At the other end of the spectrum, almond orchards across the Sacramento Valley traditionally sell for lower prices than elsewhere in the state because yields there tend to trail the rest of the state's growing region. In 2019 the top price paid per acre for an almond orchard across the state ranged from about $32,000 in the Sacramento Valley, up $2,000 from the previous year, to $40,000 in the northern San Joaquin Valley.

Among the four regions – north, central, south San Joaquin Valley and the Sacramento Valley – the biggest change year-over-year was seen in the south as the highest price commanded for an almond orchard there rose $4,000 per acre compared to the previous year.

Janie Gatzman, co-chair of the annual trends report, and a rural appraiser from the Oakdale area – her family is a long-time almond grower and handler in the north Valley – said there were little surprises from the report. Commodity prices and economic factors aside, the biggest news out of the report this year is the realization that future water availability is becoming clearer. Researchers now predict significant losses in farmland and financial capital will come as the State Groundwater Management Act is implemented.

Along with a narrowing of almond orchard values, Gatzman says land values at the low end of the spectrum continue to drive overall orchard values much more than the well-managed, higher-producing orchards, she said.

Investor groups remain actively engaged in almond orchard purchases and tend to be "savvy when it comes to understanding water availability and those risks," she continued.

Perhaps of more current concern to the almond industry is an issue not related to land values. Commodity prices, while still profitable and largely stable, may become a concern as the final numbers on last year's crop have now surpassed the 2.5-billion-pound mark. Those numbers are still being tallied as appearances suggest high production out of the 2020 crop.

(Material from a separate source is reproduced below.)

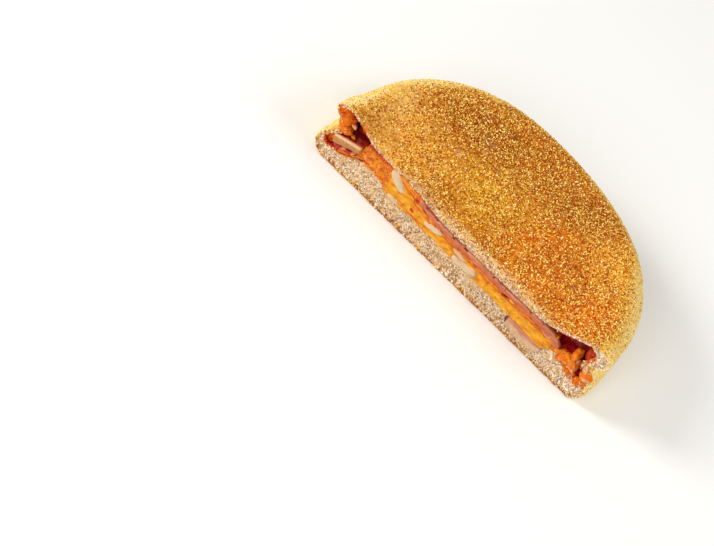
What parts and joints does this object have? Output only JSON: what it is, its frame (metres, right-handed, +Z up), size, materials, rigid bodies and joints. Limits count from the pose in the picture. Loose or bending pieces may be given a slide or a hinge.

Land values planted into pistachios ranged from $30,000 to $41,000 per acre in the southern San Joaquin Valley in 2019, up slightly from the previous year. Values in the central portion of the Valley remained unchanged at $17,000-$36,000 per acre. This year's U.S. pistachio crop, of which over 98% comes from California, is projected to surpass 1 billion pounds of production for the first time ever.

As for walnut orchard values, prices that peaked in 2014 and 2015 were down in all areas in 2019 as grower returns shriveled. Northern San Joaquin Valley orchards (those in Stanislaus and San Joaquin counties) still command the highest prices, with the top price paid at $40,000 per acre, down $2,000 an acre from the previous year.

Vineyards

While grape acreage across the state continues to fall significantly due largely to market conditions, two regions – Napa Valley and Temecula – recorded increases.

After remaining unchanged for three years, Temecula vineyard sales exceeded $100,000 at the top end for the first time with the top vineyards selling for nearly $140,000 an acre.

Still, Napa continues to be in a world all to its own as prime vineyard properties last year traded at or above $400,000 with a growing value range among secondary vineyards at $160,000-$400,000. Napa still owns the ceiling for the highest valued vineyard at $450,000 an acre.

At least part of the price runup in certain regions stems from winery decisions to better control their supply of grapes, Gatzman says. This works on both a quality and quantity basis.

Napa's neighboring county of Sonoma remains solidly in second place in the vineyard values race. Prime vineyard ground there traded from $100,000 to over $200,000 an acre last year with secondary properties commanding a narrower gap between $75,000 and $100,000. Vineyard values elsewhere on the North Coast were largely unchanged from the previous year.

Central Coast vineyard values – Monterey, San Luis Obispo and Santa Barbara counties – remained stable for the second year in a row, ranging from $25,000-$75,000.

San Joaquin Valley vineyard values with dual water sources ranged from $22,000-$36,000 per acre last year on a declining value trend. Ian LeMay, president of the California Fresh Fruit Association, said two significant consolidations last year signaled a push in one instance to remove vines altogether and plant citrus, and another to focus on new, higher producing table grape varieties as that industry struggles with fruit quality and trade challenges.

Fruit

If there was one outlier in all this stability last year, Tulare County fruit orchard prices led the way.

Though lumped into one large category, citrus sales were a large part of this, according to Gatzman. Still, stone fruit orchards saw a precipitous sales uptick as well. Strengthening was also seen in Ventura County lemon grove values.

Tulare County citrus groves that in 2018 traded for between $14,000 and $25,500 an acre saw their values jump to $21,000-$40,000. Other tree fruit likewise saw a rise in range from $17,500-$23,500 in 2018 to between $25,000 and $30,000 an acre. Olives likewise saw a significant increase, topping out at $28,000 an acre, a $7,000 increase from the previous year's top sales price.

Gatzman says water availability in the region is largely credited with buyer interest as new groundwater sustainability reports were released, showing at least some clarity in water availability as the state wrestles with its ability to better manage its aquifers.

Elsewhere in the state, prices for avocado groves were unchanged last year. Coachella Valley table grape values were likewise unchanged while date values were up slightly in the region.

Water

The realization of the Sustainable Groundwater Management Act is beginning to drive land values in the San Joaquin Valley. Similarly, changes in local water management on the Central Coast is affecting land prices in the Paso Robles area as new definitions are established for those with "vested" and "non-vested" water sources. Basically, those with "vested" groundwater resources have higher land values than those who do not. In 2019 those values ranged from $12,000-$20,000 for vested arable land to $5,000-$10,000 for "non-vested" land. "Non-vested" means land that will need to augment its groundwater pumping through other means.

As a result, the availability of good water on a predictable basis is driving up underlying land values in places where a combination of surface and well water can be demonstrated and documented. Gatzman expects to see similar economic impact in areas like the Sacramento Valley once the groundwater sustainability plans for districts in that area are made public in the coming years.